This May, several members of the Simpson College community will be running in the Walk/Run to Break the Silence on Ovarian Cancer.After librarian Kristi Ellingson was diagnosed with stage 3C ovarian cancer in May 2008, colleagues and family members came together to start the Bald Eagle team.
“My oldest daughter chose the name,” Ellingson said. “When I lost my hair my daughters called me bald eagle. You see, our family thinks bald eagles are magnificent birds… the bald eagle is a strong bird, so it’s a symbol of strength.”
Fellow librarians, Circulation Supervisor Karin Hooper and Sheila Allbee, media services manager, and Ellingson’s daughter Jessica, a 2008 Simpson graduate, helped to organize the team.
After the diagnosis, Ellingson’s first reactions were shock and disbelief, and she wasn’t sure how to tell her family. She spent most of her energy focusing on getting better and left the research and information-gathering to her family and friends. This is when they learned about the walk.
This is the third annual walk to benefit the National Ovarian Cancer Coalition. The event will take place at Raccoon River Park in West Des Moines on May 8.
The event will include speakers, survivor photos, a performance by the Des Moines Isiserettes drill and drum team, along with the newly added 5K walk and 5K timed run and awards. Hopper has gotten 30 friends, family members and co-workers to join in the run and walk. Both Hooper and Ellingson will be participating in the run and they have been training everyday in preparation for it.
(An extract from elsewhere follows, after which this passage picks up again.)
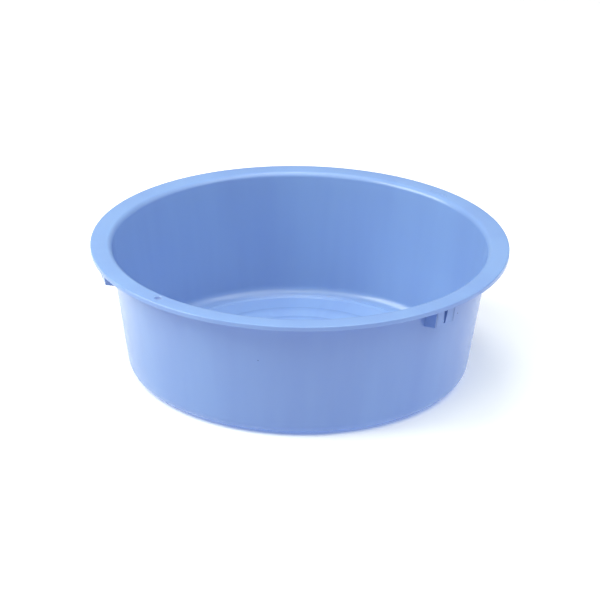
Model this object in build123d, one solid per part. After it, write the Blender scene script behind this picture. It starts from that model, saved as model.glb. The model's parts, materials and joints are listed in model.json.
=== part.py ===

“This is my first time walking the 5K,” Serials Librarian Liz Grimsbo said. “I think it will be interesting to see how many people will turn out for this kind of cancer fundraiser. Last year I walked for the cause around Grey’s Lake, and it was a great time.”
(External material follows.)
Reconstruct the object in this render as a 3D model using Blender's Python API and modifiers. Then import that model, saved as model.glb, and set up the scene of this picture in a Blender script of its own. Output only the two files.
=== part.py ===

“We have raised $1,015, which is double the $500 goal,” Hooper said. “The entire event has so far raised $21,034 and we encourage people to keep donating money to the cause.”
According to the NOCC, more than 20,000 women in the United States are diagnosed with ovarian cancer each year. Ellingson encourages all women as soon as they are of age to go to their doctor to be checked for both breast and ovarian cancer. Each year, 15,000 women die from the disease.
“Women need to be aware of their bodies,” Ellingson said. “Listen to your body.”
In addition to all of the excitement of fundraising for the campaign, Ellingson is excited for another reason as well. With only one cycle left of chemotherapy she will finally have a break, which coincidentally will be the days after the walk.
Ellingson encourages the Simpson community to think about donating to the cause, either by participating or by giving a monetary donation.
“Anyone is welcome to join our team or to make any size donation to our team,” Ellingson said. “General donations are accepted or a donation may be made to any individual team member by selecting their name.”